What’s most exciting to Cloudera’s Venkatesh is not just that more people can pursue answers from the data. As well, more data is accessible than ever before.
“The hardest type of data to make sense of has been unstructured,” Venkatesh said. “But it’s critical. What was the customer’s experience? Did we solve the problem? How many times did they have to call? And why did we not see this sooner? So much of that is hidden away in the chat history, not all the rows and columns of structured data.
“You don’t have to teach models anymore that loan and mortgage can be used interchangeably in some contexts. LLMs pick that up on their own. So the cost of extracting semantic meaning is probably 100 times less expensive than it was even 18 months ago. That’s huge.”
Ain’t representin’
For now, at least, most see generative AI as a tool to speed human decision-making and interaction. If anyone’s developing gen AI-infused applications now to make decisions or speak directly with customers, I haven’t found them. Surprisingly, though, folks are pretty divided as to whether they think that day will come at all.
Ford’s Musser and Cook from New York Life believe that likely will happen for some applications, once guardrails are locked down and the possibility of hallucinations is all but eliminated. Boicey from Clearsense isn’t so sure.

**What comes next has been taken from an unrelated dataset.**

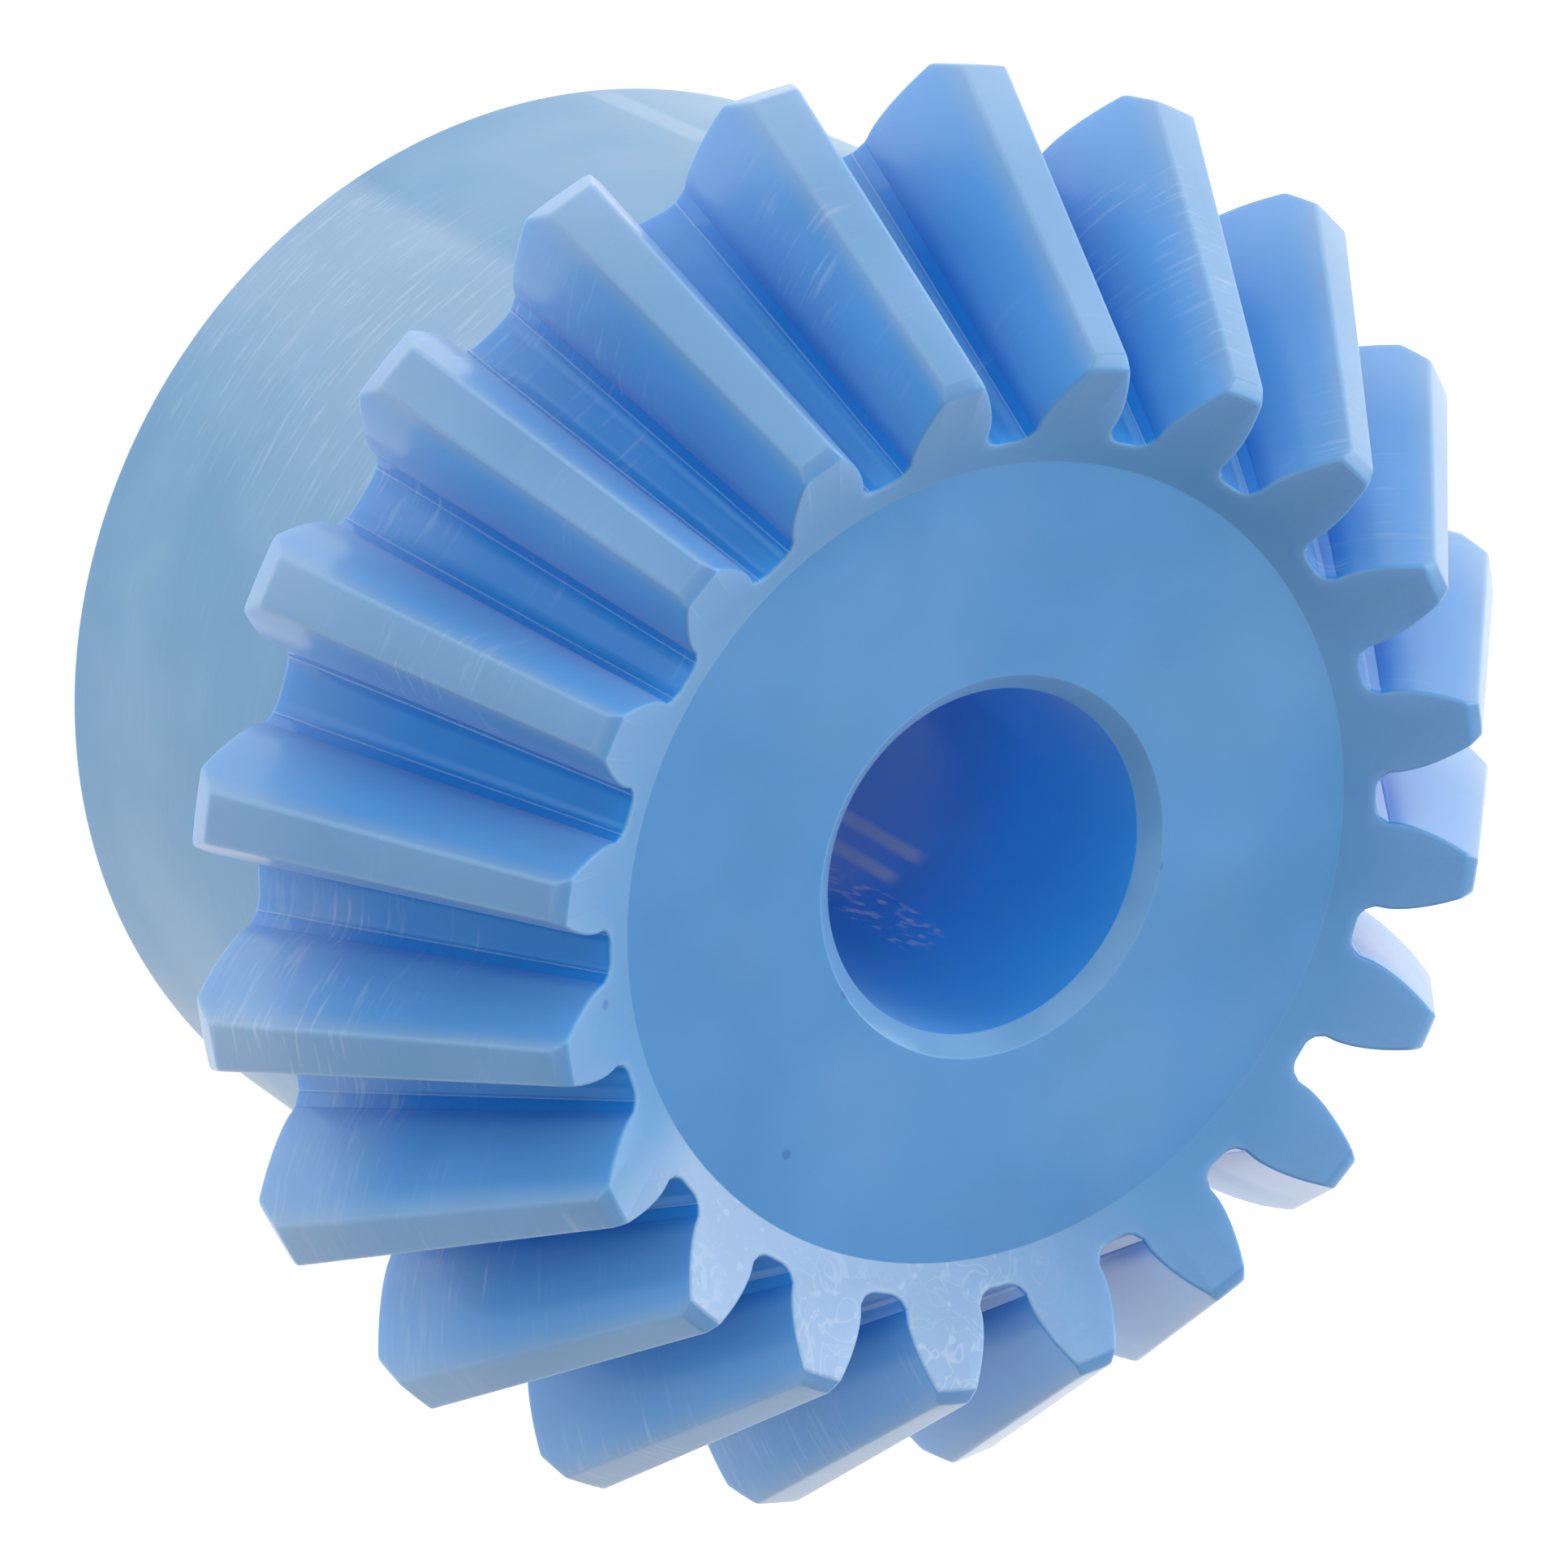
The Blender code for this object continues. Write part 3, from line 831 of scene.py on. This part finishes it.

“We don’t fully understand how, cognitively speaking, humans come up with responses,” he said. “So we’ll invariably miss out on some types of inputs and conclusions. Call it intuition. Call it experience. Whatever causes a human to contemplate the gen AI response and say, ‘Yeah I get that, but it’s not the right call for this patient right here.”
AWS’ Nandi agrees, saying that the potential cost of handing over the keys outweighs the benefits.
“Particularly for a regulated industry, you’ll need to have really good guardrails and controls in place,” Nandi said. “And by the way, one of the easiest guardrails you can implement? A smart person.”